What’s the Point of Marriage? Part 2: Gardening

What’s the Point of Marriage? Part 2: Gardening

“All healthy marriages are built around a calling”

God put Adam in the garden to “work it and take care of it.” That was a part of human’s job description. The not-alone God says,

“Let us make mankind in Our image, in Our likeness, so that they may rule…”

Then God says, “Be fruitful and increase in number; fill the earth and subdue it. Rule over the fish in the sea and the birds in the sky and over every living creature that moves on the ground.”

 Human was created to rule over the earth and subdue it. So let’s take a minute to hash this out.

The Hebrew word translated “rule” means to actively partner with God in taking the world somewhere. And the word subdue doesn’t mean to exploit or harm the earth. It means to harness the raw materials that make up the planet, all that pent-up potentiality, and make something beautiful.

We were created to work. But not just any kind of work. To work for human flourishing. To partner with God to make a garden-like world in which humans can thrive and God can walk with his people in the cool of the day. What the Hebrews called shalom. Contrary to the mantra of the day, we do not work to live. In God’s economy, we live to work.

We need to recapture a theology of vocation. The word vocation comes from a Latin word meaning “calling.” I believe there is a calling on every person’s life to partner with God in their corner of the garden and to work for human flourishing.

I believe God calls pastors like myself, and God calls architects and artists and accountants and stay-at-home moms and baristas and mortgage brokers — and on down the list. We need the full spectrum of vocations for Eden — not just “spiritual” vocations (whatever that means), but every human on the planet doing what God made them to do.

The first thing God does with Adam is put him in the garden to “work it and take care of it.”

Everybody needs a gardening project.

Put another way, everybody needs to find a calling in life. A sense of, “This is what I was put on earth to do. This is what I’m good at. This is what I was made for. This is my Eden, my corner of the earth to rule over.”

What’s your calling? What’s your gardening project? You need to be able to answer that question, or in time the wheels will fall off in your marriage. Why? Because all healthy marriages are built around a calling. Marriage is a means to an end. It exists for friendship, yes, but also to partner with God for the remaking of shalom.

Couples who exist simply for one another are doomed to failure.

If the point of your marriage is your marriage, it will collapse in on itself.

If the end goal of your relationship is your relationship, it will self-destruct. You can only sit at a coffee shop and stare into each other’s eyes for so long. At some point you have to get up and do something.
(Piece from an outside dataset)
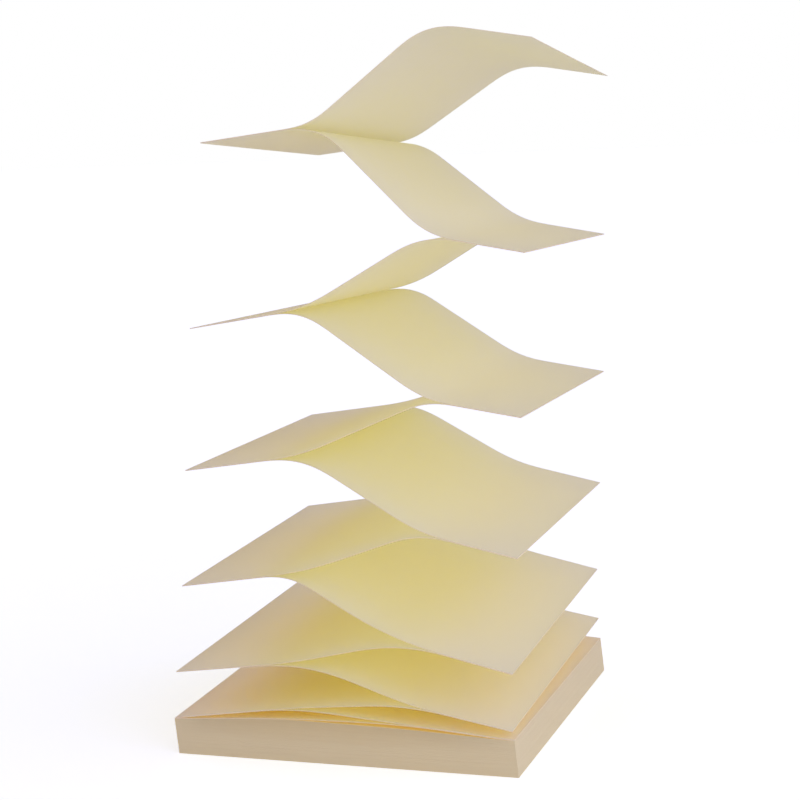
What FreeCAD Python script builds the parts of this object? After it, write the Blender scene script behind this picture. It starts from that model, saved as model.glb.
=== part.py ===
"""Fan-fold pad of square sticky notes, its upper notes pulled up into a zigzag.

Every note is its own square of paper. A strip of adhesive along one edge holds
it to the note below, at the right and at the left in turn. The notes that
still lie flat are one closed block.

Millimetres, +Z up, +X to the right, -Y towards the viewer. The origin is the
middle of the block's underside. Raised notes are numbered from the top down.
"""
import math
import os
from collections import namedtuple

import FreeCAD
import Part

# Paper
NOTE_LENGTH = 76.0
NOTE_WIDTH = 76.0
NOTE_THICKNESS = 0.1

# Closed block, and how far its top stands aside of its foot
NOTES_IN_BLOCK = 77
BLOCK_LEAN_RIGHT = -0.6

# Length of paper that the adhesive still holds at each end of the zigzag
HELD_LEFT = 19.0
HELD_RIGHT = 14.5

# How far each raised note carries the joint at its upper end above the joint at
# its lower end, along the front and along the back of the column
LIFT_01_FRONT = 17.5
LIFT_01_BACK = 15.5
LIFT_02_FRONT = 23.5
LIFT_02_BACK = 20.5
LIFT_03_FRONT = 14.5
LIFT_03_BACK = 15.0
LIFT_04_FRONT = 18.0
LIFT_04_BACK = 17.0
LIFT_05_FRONT = 12.0
LIFT_05_BACK = 11.0
LIFT_06_FRONT = 16.5
LIFT_06_BACK = 15.5
LIFT_07_FRONT = 8.5
LIFT_07_BACK = 7.5
LIFT_08_FRONT = 15.5
LIFT_08_BACK = 13.5
LIFT_09_FRONT = 3.5
LIFT_09_BACK = 4.5
LIFT_10_FRONT = 8.5
LIFT_10_BACK = 7.5
LIFT_11_FRONT = 1.8
LIFT_11_BACK = 3.3
LIFT_12_BACK = 1.6

# How far the lowest raised note keeps off the block at its loose end
REST_GAP = 0.02

# Between its two held strips a note is a bend, a straight run and a bend. The
# last two figures of each row are the shares of that free paper that the left
# bend and the right bend take. The last row is the block's own top note.
Note = namedtuple("Note", "lift_front lift_back left_bend right_bend")
NOTES = (
    Note(LIFT_01_FRONT, LIFT_01_BACK, 0.23, 0.30),
    Note(LIFT_02_FRONT, LIFT_02_BACK, 0.30, 0.26),
    Note(LIFT_03_FRONT, LIFT_03_BACK, 0.31, 0.30),
    Note(LIFT_04_FRONT, LIFT_04_BACK, 0.27, 0.27),
    Note(LIFT_05_FRONT, LIFT_05_BACK, 0.33, 0.24),
    Note(LIFT_06_FRONT, LIFT_06_BACK, 0.34, 0.30),
    Note(LIFT_07_FRONT, LIFT_07_BACK, 0.42, 0.31),
    Note(LIFT_08_FRONT, LIFT_08_BACK, 0.26, 0.56),
    Note(LIFT_09_FRONT, LIFT_09_BACK, 0.33, 0.45),
    Note(LIFT_10_FRONT, LIFT_10_BACK, 0.51, 0.35),
    Note(LIFT_11_FRONT, LIFT_11_BACK, 0.38, 0.41),
    Note(NOTE_THICKNESS, LIFT_12_BACK, 0.40, 0.35),
    Note(NOTE_THICKNESS + REST_GAP, NOTE_THICKNESS + REST_GAP, 0.37, 0.42),
    Note(0.0, 0.0, 0.25, 0.45),
)

# Degrees that the glued ends hang down towards their outer edge: the top note's
# loose end, then each joint from the top down, right and left in turn. The last
# one is inside the block, under its top note.
DROOPS = (10.5, 6.0, 10.5, 8.5, 9.5, 7.5, 12.5, 8.0, 13.0, 7.0, 10.5, 8.0, 4.5, 3.5, 2.5)

BLOCK_HEIGHT = NOTES_IN_BLOCK * NOTE_THICKNESS
FREE_PAPER = NOTE_LENGTH - HELD_LEFT - HELD_RIGHT
BLOCK_TOP_NOTE = len(NOTES)
SECTIONS_ACROSS = 3
HALVINGS = 60


def lower_joint_is_left(number):
    """The top note's lower joint is at the left, the next one's at the right, and so on."""
    return number % 2 == 1


def end_slopes(number):
    """Slopes of a note's held strips at its left and right ends, in radians, uphill to the right."""
    upper, lower = DROOPS[number - 1], DROOPS[number]
    left, right = (lower, upper) if lower_joint_is_left(number) else (upper, lower)
    return math.radians(left), -math.radians(right)


def stretches(number, slope):
    """A note's five stretches from left to right, each with its length and its slope at both ends."""
    note = NOTES[number - 1]
    left, right = end_slopes(number)
    left_bend = FREE_PAPER * note.left_bend
    right_bend = FREE_PAPER * note.right_bend
    return (
        (HELD_LEFT, left, left),
        (left_bend, left, slope),
        (FREE_PAPER - left_bend - right_bend, slope, slope),
        (right_bend, slope, right),
        (HELD_RIGHT, right, right),
    )


def advance(length, start, end):
    """Rightward and upward travel along a stretch whose slope turns evenly from start to end."""
    half_turn = (end - start) / 2
    chord = length if half_turn == 0 else length * math.sin(half_turn) / half_turn
    middle = (start + end) / 2
    return chord * math.cos(middle), chord * math.sin(middle)


def travel(parts):
    """Rightward and upward travel over a whole note."""
    steps = [advance(*part) for part in parts]
    return sum(step[0] for step in steps), sum(step[1] for step in steps)


def shaped(number, rise):
    """A note's stretches, with the middle run sloped so that its right end is above its left end by rise."""
    low, high = -math.pi / 2, math.pi / 2
    for _ in range(HALVINGS):
        middle = (low + high) / 2
        if travel(stretches(number, middle))[1] < rise:
            low = middle
        else:
            high = middle
    return stretches(number, low)


def edges_along(start, parts, y, offset):
    """Lines and arcs of one side of the paper at the depth y, offset upwards from the paper's middle."""
    edges = []
    for length, slope_start, slope_end in parts:
        points = []
        for share in (0.0, 0.5, 1.0):
            slope = slope_start + (slope_end - slope_start) * share
            right, up = advance(length * share, slope_start, slope)
            x = start[0] + right - offset * math.sin(slope)
            z = start[1] + up + offset * math.cos(slope)
            points.append(FreeCAD.Vector(x, y, z))
        if slope_start == slope_end:
            edges.append(Part.makeLine(points[0], points[2]))
        else:
            edges.append(Part.Arc(*points).toShape())
        right, up = advance(length, slope_start, slope_end)
        start = (start[0] + right, start[1] + up)
    return edges


def note_section(start, parts, y):
    """Closed outline of a note at the depth y: upper side, right end, lower side, left end."""
    upper = edges_along(start, parts, y, NOTE_THICKNESS / 2)
    lower = edges_along(start, parts, y, -NOTE_THICKNESS / 2)
    right_end = Part.makeLine(upper[-1].lastVertex().Point, lower[-1].lastVertex().Point)
    left_end = Part.makeLine(lower[0].firstVertex().Point, upper[0].firstVertex().Point)
    return Part.Wire(upper + [right_end] + lower[::-1] + [left_end])


def off_the_glue(slope, side):
    """Step from the glue to the middle of the paper: side is 1 for the note above it, -1 for the one below."""
    half = side * NOTE_THICKNESS / 2
    return -half * math.sin(slope), half * math.cos(slope)


def column_sections(share):
    """Sections of all raised notes, from the top down, at a share of the way from front to back."""
    sections = []
    glue_x, glue_z = BLOCK_LEAN_RIGHT - NOTE_LENGTH / 2, BLOCK_HEIGHT
    for number in range(BLOCK_TOP_NOTE - 1, 0, -1):
        note = NOTES[number - 1]
        lift = note.lift_front + (note.lift_back - note.lift_front) * share
        left, right = end_slopes(number)
        upwards = 1 if lower_joint_is_left(number) else -1
        lower_slope, upper_slope = (left, right) if upwards == 1 else (right, left)
        step_x, step_z = off_the_glue(lower_slope, 1)
        next_x, next_z = off_the_glue(upper_slope, -1)
        climb = lift + next_z - step_z
        parts = shaped(number, upwards * climb)
        run = upwards * travel(parts)[0]
        lower_end = (glue_x + step_x, glue_z + step_z)
        upper_end = (lower_end[0] + run, lower_end[1] + climb)
        start = lower_end if upwards == 1 else upper_end
        sections.append(note_section(start, parts, NOTE_WIDTH * (share - 0.5)))
        glue_x, glue_z = upper_end[0] - next_x, glue_z + lift
    return sections[::-1]


def raised_notes():
    """Each raised note spans its own sections, from the front of the column to the back."""
    shares = [step / (SECTIONS_ACROSS - 1) for step in range(SECTIONS_ACROSS)]
    stations = [column_sections(share) for share in shares]
    return [Part.makeLoft(list(outlines), True, True) for outlines in zip(*stations)]


def note_block():
    """Notes that still lie flat: one solid with its top note's crown, its top a little aside of its foot."""
    y = -NOTE_WIDTH / 2
    crown = edges_along((BLOCK_LEAN_RIGHT - NOTE_LENGTH / 2, BLOCK_HEIGHT), shaped(BLOCK_TOP_NOTE, 0.0), y, 0.0)
    foot_left = FreeCAD.Vector(-NOTE_LENGTH / 2, y, 0.0)
    foot_right = FreeCAD.Vector(NOTE_LENGTH / 2, y, 0.0)
    right_side = Part.makeLine(crown[-1].lastVertex().Point, foot_right)
    left_side = Part.makeLine(foot_left, crown[0].firstVertex().Point)
    outline = Part.Wire(crown + [right_side, Part.makeLine(foot_right, foot_left), left_side])
    return Part.Face(outline).extrude(FreeCAD.Vector(0.0, NOTE_WIDTH, 0.0))


pieces = {"note_block": note_block()}
for number, note in enumerate(raised_notes(), start=1):
    pieces["raised_note_%02d" % number] = note

os.makedirs("parts", exist_ok=True)
for name, shape in pieces.items():
    shape.exportStep("parts/%s.step" % name)
    print(name, "valid", shape.isValid(), "solids", len(shape.Solids), "volume", round(shape.Volume, 2))
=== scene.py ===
"""Fan-fold pad of square sticky notes with its upper notes pulled up into a zigzag.

Sizes are in millimetres, +Z up, +X to the right, -Y towards the viewer, from the
middle of the pad's underside. The raised notes are numbered from the top down.
"""
import math
from collections import namedtuple

import bpy
import numpy as np
from mathutils import Matrix, Vector


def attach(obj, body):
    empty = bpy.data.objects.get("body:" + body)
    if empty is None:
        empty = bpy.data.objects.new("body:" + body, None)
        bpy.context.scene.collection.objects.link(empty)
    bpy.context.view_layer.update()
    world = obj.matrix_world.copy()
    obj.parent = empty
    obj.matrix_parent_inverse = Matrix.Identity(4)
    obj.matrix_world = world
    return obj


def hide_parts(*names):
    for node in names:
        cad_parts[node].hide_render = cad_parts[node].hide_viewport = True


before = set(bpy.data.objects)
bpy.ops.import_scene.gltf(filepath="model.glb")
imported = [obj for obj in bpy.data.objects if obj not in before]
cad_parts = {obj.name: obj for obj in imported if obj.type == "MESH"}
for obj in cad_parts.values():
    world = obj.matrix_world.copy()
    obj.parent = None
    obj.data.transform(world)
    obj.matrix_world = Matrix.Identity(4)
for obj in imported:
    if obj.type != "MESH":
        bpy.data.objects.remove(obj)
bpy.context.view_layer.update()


# Closed block: the notes at the foot of the pad that still lie flat on each other. They are
# uncoated note paper, guillotined square as one stack, so its sides are fine cut edges. The
# glue holds every second edge down, and the top sheets lift a little between their strips.
MM = 0.001
NOTE_LENGTH = 76.0
NOTE_WIDTH = 76.0
NOTE_THICKNESS = 0.1
HELD_LEFT = 19.0
HELD_RIGHT = 14.5
FREE_PAPER = NOTE_LENGTH - HELD_LEFT - HELD_RIGHT
NOTES_IN_BLOCK = 77
BLOCK_HEIGHT = NOTES_IN_BLOCK * NOTE_THICKNESS
BLOCK_LEAN_RIGHT = -0.6
REST_GAP = 0.02

# Climb of each note from its lower joint to its upper one, along the front and the back of
# the column, and the shares of its free paper that its left and right bends take.
Note = namedtuple("Note", "lift_front lift_back left_bend right_bend")
NOTES = (
    Note(17.5, 15.5, 0.23, 0.30),
    Note(23.5, 20.5, 0.30, 0.26),
    Note(14.5, 15.0, 0.31, 0.30),
    Note(18.0, 17.0, 0.27, 0.27),
    Note(12.0, 11.0, 0.33, 0.24),
    Note(16.5, 15.5, 0.34, 0.30),
    Note(8.5, 7.5, 0.42, 0.31),
    Note(15.5, 13.5, 0.26, 0.56),
    Note(3.5, 4.5, 0.33, 0.45),
    Note(8.5, 7.5, 0.51, 0.35),
    Note(1.8, 3.3, 0.38, 0.41),
    Note(NOTE_THICKNESS, 1.6, 0.40, 0.35),
    Note(NOTE_THICKNESS + REST_GAP, NOTE_THICKNESS + REST_GAP, 0.37, 0.42),
    Note(0.0, 0.0, 0.25, 0.45),
)
BLOCK_TOP_NOTE = len(NOTES)

# Degrees that the glued ends hang down towards their outer edge, right and left in turn
# from the top note's loose end down to the joint inside the block.
DROOPS = (10.5, 6.0, 10.5, 8.5, 9.5, 7.5, 12.5, 8.0, 13.0, 7.0, 10.5, 8.0, 4.5, 3.5, 2.5)

# Paper turns gradually into and out of a bend, so a bend reaches a little past its share.
BEND_REACH = 1.3
STEPS_ALONG = 95
# Halvings of the range of slopes in which the middle run's slope is searched for.
HALVINGS = 40


def end_slopes(number):
    """Slopes of a note's held strips at its left and right ends, in radians, uphill to the right."""
    upper, lower = DROOPS[number - 1], DROOPS[number]
    left, right = (lower, upper) if number % 2 == 1 else (upper, lower)
    return math.radians(left), -math.radians(right)


def eased(share):
    """Gradual step from 0 to 1."""
    share = np.clip(share, 0.0, 1.0)
    return share * share * (3.0 - 2.0 * share)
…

That’s why — in an ideal world — you should have a sense of your calling before you get married. And the marriage should be built around that calling.

Now, I know this raises as many questions as it does answers.

  • What if you’re not sure about your vocation?
  • What if your vocation changes over the years?
  • What if your spouse’s vocation is out of sync with your own?
  • What if you’re in school, and you’re years away from living out your vocation?

These are all great questions, but they are beyond the scope of this book. For now, here’s what I’m trying to say.

Marriage is a means to an end. It exists for something larger than itself.

That’s what we see in the beginning.

Adam was called by God to take care of Eden. But it was too much work for one man. Eden was massive. Adam was incapable of gardening the whole thing. He needed help.

That’s why God created Eve. God says, “I will make him a helper suitable for him.”

The word helper is ezer in Hebrew. It sounds derogatory in English, like God made Adam a personal assistant. But it’s not that way at all in the original language. Ezer can be translated “partner” — one who comes alongside to help achieve a goal.

The exact same word is used for God in Psalms. The psalmist sings, “The Lord is with me; He is my helper.” In other places it’s used of military reinforcements without which an army would be crushed.

A helper is not an employee — someone who works for you, someone you boss around.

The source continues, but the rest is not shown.